In 2026, Token Capital is replacing Human Capital. When Microsoft embeds its own engineers to automate a workflow using its own models, it isn't looking for billable hours. It is looking for "Learning Loops"—systems that improve as they run, compounding the value of Microsoft's proprietary data and tokens.
The India-Japan AI Pact: A Strategic Sovereign Counterweight
Amidst this corporate consolidation, sovereign partnerships are emerging to protect national tech interests. On July 2, 2026, Prime Minister Narendra Modi and Japanese PM Sanae Takaichi signed a historic 10 trillion yen ($68 billion) investment roadmap focused on:
- Resilient AI Ecosystems: Co-developing safe, secure, and human-centric AI.
- Semiconductor Supply Chains: Strategic stockpiling and manufacturing.
- Defense Tech: The first joint project involving the 'Unicorn' Naval Radio Antenna.
This pact indicates that while US tech giants are winning the enterprise battle, sovereign nations are building their own "frontier" infrastructure to avoid total dependence.

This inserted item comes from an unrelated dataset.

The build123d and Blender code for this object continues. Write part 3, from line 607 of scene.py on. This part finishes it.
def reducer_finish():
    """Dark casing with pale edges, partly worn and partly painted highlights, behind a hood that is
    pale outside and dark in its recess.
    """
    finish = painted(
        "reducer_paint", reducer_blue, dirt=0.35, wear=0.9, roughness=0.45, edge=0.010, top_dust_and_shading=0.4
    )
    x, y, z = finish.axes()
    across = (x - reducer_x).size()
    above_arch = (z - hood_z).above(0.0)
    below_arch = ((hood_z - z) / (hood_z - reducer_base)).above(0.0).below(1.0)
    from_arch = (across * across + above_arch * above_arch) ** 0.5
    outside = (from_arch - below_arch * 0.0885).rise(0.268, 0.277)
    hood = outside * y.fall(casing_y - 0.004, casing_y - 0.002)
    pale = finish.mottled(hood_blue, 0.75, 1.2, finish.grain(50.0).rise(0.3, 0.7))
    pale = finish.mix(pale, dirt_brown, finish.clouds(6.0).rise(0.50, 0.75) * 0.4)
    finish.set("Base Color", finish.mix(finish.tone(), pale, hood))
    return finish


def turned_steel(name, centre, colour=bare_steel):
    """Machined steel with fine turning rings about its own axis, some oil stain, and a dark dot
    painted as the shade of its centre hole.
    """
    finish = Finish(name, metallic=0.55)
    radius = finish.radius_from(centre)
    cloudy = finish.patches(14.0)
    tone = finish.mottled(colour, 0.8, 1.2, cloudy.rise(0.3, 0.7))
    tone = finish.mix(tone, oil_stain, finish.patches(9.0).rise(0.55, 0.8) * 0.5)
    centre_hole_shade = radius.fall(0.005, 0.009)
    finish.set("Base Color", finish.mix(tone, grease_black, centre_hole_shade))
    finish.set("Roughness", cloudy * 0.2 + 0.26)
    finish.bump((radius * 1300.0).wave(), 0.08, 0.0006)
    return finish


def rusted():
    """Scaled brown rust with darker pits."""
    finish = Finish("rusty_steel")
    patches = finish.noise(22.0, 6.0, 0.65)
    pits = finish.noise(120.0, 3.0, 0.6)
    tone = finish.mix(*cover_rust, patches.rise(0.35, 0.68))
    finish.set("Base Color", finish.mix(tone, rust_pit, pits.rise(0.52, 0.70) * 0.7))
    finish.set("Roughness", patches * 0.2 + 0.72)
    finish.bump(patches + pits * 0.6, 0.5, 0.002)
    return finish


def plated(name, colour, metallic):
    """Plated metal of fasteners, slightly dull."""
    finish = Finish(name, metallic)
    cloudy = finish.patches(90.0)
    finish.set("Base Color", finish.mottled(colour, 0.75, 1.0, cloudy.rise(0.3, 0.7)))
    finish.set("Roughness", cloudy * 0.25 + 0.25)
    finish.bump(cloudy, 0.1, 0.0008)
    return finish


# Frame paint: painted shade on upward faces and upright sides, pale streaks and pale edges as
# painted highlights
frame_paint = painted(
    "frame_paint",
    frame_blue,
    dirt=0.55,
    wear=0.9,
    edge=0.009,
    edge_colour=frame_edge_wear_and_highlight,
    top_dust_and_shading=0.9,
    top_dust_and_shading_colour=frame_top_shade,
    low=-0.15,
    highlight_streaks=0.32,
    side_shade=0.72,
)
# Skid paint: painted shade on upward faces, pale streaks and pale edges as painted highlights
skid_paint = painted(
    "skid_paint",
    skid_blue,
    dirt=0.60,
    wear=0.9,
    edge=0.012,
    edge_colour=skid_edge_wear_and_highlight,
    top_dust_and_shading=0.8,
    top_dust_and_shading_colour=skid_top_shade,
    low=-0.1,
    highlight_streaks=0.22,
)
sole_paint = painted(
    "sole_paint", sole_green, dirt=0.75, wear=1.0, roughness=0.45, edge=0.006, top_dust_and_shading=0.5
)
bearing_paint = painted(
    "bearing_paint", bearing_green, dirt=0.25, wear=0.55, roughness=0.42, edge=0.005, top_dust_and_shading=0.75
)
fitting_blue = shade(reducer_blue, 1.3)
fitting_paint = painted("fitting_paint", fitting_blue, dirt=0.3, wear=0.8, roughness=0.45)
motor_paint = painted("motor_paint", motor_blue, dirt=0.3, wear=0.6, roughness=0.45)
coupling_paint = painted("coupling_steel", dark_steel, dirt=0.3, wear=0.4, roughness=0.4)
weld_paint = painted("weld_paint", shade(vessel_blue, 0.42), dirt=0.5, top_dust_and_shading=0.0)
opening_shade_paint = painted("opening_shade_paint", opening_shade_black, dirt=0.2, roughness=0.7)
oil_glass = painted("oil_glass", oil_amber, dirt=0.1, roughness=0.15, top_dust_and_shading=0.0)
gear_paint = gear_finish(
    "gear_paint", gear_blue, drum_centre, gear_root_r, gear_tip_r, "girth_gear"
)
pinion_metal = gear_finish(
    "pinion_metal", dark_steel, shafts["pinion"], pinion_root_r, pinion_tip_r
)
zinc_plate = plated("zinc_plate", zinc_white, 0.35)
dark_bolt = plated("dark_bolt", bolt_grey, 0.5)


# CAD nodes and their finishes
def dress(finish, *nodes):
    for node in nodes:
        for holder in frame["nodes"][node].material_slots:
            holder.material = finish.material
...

Meta’s Reality Check: Zuck Says Agents Aren’t Ready
Despite the billions flowing into deployment units, Meta CEO Mark Zuckerberg provided a stark reality check. In his latest assessment, Zuckerberg noted that while infrastructure spending is at an all-time high, fully autonomous enterprise AI agents are progressing slower than anticipated.
This "reality check" explains why Microsoft and Amazon are moving into services. If the agents were ready to work out of the box, they wouldn't need 6,000 engineers to deploy them. The value today isn't in the model—it's in the integration.
What this means for your business
- Hire Outcomes, Not Hours: If your IT partner is still talking about "headcount allocation," you are overpaying. The benchmark is now the outcome-driven engineering model set by Frontier Co.
- Data Architecture is the Moat: As AI scales, your proprietary data is the only thing Big Tech can't clone. Focus on building a data architecture that compounds over time.
- Expect "Revenue Deflation": Basic coding, testing, and maintenance are being commoditized by AI. Expect to pay significantly less for legacy services as automation eats the bottom 40% of IT tasks.
FAQ
Q: Is Microsoft competing with Accenture? A: Yes and no. While Microsoft named Accenture as a "global systems integration partner," Frontier Company competes directly for the high-value transformation and deployment layer that Accenture has historically owned.
Q: Will Indian IT companies survive this shift? A: Only if they pivot. Firms like HCLTech and Quantiphi are already moving toward $1B+ digital transformation deals focused on "agentic platforms" rather than headcount.
Q: What is Forward-Deployed Engineering (FDE)? A: FDE is a model where high-level technical teams are embedded within a customer's organization to solve specific operational problems using proprietary technology, prioritizing speed and outcomes over long-term maintenance billing.
Q: How does the India-Japan pact affect AI? A: It focuses on building sovereign AI infrastructure and secure semiconductor supply chains, providing a democratic alternative to the US-dominated cloud ecosystems.